E no final do mês, seu executivo-chefe Tim Cook fez um discurso em Bruxelas bem contundente para a comissão de privacidade da União Europeia, pedindo mais ação dos países do continente.

A posição de Cook é bem simples. Segundo ele, privacidade é um direito humano fundamental, não importa qual país você more. Este direito deve ser protegido usando quatro princípios essenciais:

  1. As empresas precisam se desafiar a não colher os dados como princípio.
  2. As pessoas têm o direito de saber quais dados seus estão sendo coletados, para o que e por quem serão usados.
  3. As empresas devem reconhecer que os dados pertencem ao usuário e criar mecanismos para copiar, corrigir ou apagar os mesmos.
  4. Todos têm o direito a proteção dos seus dados.

Embora o Facebook não tenha sido nominalmente citado no discurso, qualquer ação a favor da privacidade parece ir contra o seu modelo de negócio. E Cook não mediu as palavras, ligou esse modelo de negócios a divisão social, o discernimento entre o verdadeiro e falso e até mesmo a violência no mundo real.

Para quem não entende por que a Apple tomou essa postura, acredito que a maioria já deve ter escutado a frase "se é de graça, o produto é você".

A vantagem da Apple é que ela cobra por seus produtos e seus serviços. Os que são gratuitos, como o iMessage, servem para criar diferencial em cima de sua plataforma, para atrair ou manter seus consumidores.

Ela não precisa ferir nossa privacidade, pelo contrário, quanto mais segura e justa for a plataforma, maior seu diferencial perante aos concorrentes. A empresa que ficou conhecida por ser a melhor usabilidade passa a ser agora a melhor e mais segura para você e seus filhos.

Fora isso, se posicionar desta forma pode ajudar a se descolar de outras gigantes da tecnologia, que nos últimos anos passaram a apanhar de todos os lados, seja por privacidade, impostos, monopólio. A maçã não irá evitar essas discussões e acusações, mas defendendo a privacidade a colocará bem distante de outras empresas, como Twitter e Facebook.

Para nós, consumidores, a postura da maçã é uma ótima notícia por três motivos.

Primeiro, a empresa tem cerca de metade da fatia do mercado de smartphones nos EUA, onde está o maior faturamento do Facebook e dos grandes anunciantes, o que deve provocar uma reação em cadeia.

Segundo, o peso de suas ações pode pautar outras empresas para seguir o mesmo caminho. Como aconteceu quando limitou o uso de cookies de terceiros e foi seguida pelo Google.

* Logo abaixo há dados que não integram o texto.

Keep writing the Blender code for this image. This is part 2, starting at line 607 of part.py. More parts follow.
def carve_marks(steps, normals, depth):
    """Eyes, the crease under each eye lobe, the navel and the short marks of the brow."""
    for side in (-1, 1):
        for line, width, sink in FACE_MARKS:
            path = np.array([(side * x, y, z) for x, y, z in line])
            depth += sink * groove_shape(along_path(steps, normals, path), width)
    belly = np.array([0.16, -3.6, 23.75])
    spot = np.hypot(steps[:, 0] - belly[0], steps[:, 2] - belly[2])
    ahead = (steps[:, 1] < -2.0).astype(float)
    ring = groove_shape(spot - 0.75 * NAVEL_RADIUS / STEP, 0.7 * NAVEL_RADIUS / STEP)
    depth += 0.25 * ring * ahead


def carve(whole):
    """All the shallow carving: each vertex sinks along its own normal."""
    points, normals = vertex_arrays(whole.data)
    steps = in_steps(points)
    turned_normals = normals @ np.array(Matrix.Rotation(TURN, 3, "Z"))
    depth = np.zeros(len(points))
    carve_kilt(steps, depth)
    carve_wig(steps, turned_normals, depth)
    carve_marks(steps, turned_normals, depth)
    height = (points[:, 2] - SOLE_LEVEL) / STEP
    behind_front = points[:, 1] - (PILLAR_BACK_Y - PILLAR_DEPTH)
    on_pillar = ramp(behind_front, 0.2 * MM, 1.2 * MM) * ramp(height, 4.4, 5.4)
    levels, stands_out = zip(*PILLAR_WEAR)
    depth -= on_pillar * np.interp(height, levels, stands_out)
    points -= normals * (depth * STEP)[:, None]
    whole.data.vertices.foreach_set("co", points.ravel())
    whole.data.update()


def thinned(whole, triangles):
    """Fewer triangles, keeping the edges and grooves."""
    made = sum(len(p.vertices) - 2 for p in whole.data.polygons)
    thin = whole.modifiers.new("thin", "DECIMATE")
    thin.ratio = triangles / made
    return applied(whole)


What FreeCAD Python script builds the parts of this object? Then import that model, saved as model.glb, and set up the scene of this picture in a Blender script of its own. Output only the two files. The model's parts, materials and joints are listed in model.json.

Terceiro, ajuda a educar consumidores a serem uma voz forte para ensinar políticos e formadores de opinião —que na maioria das vezes não entendem como a tecnologia funciona, muito menos o modelo de negócios e suas consequências.

Ter um gigante como a Apple falando e agindo a nosso favor pode ser justamente o que faltava para o jogo virar.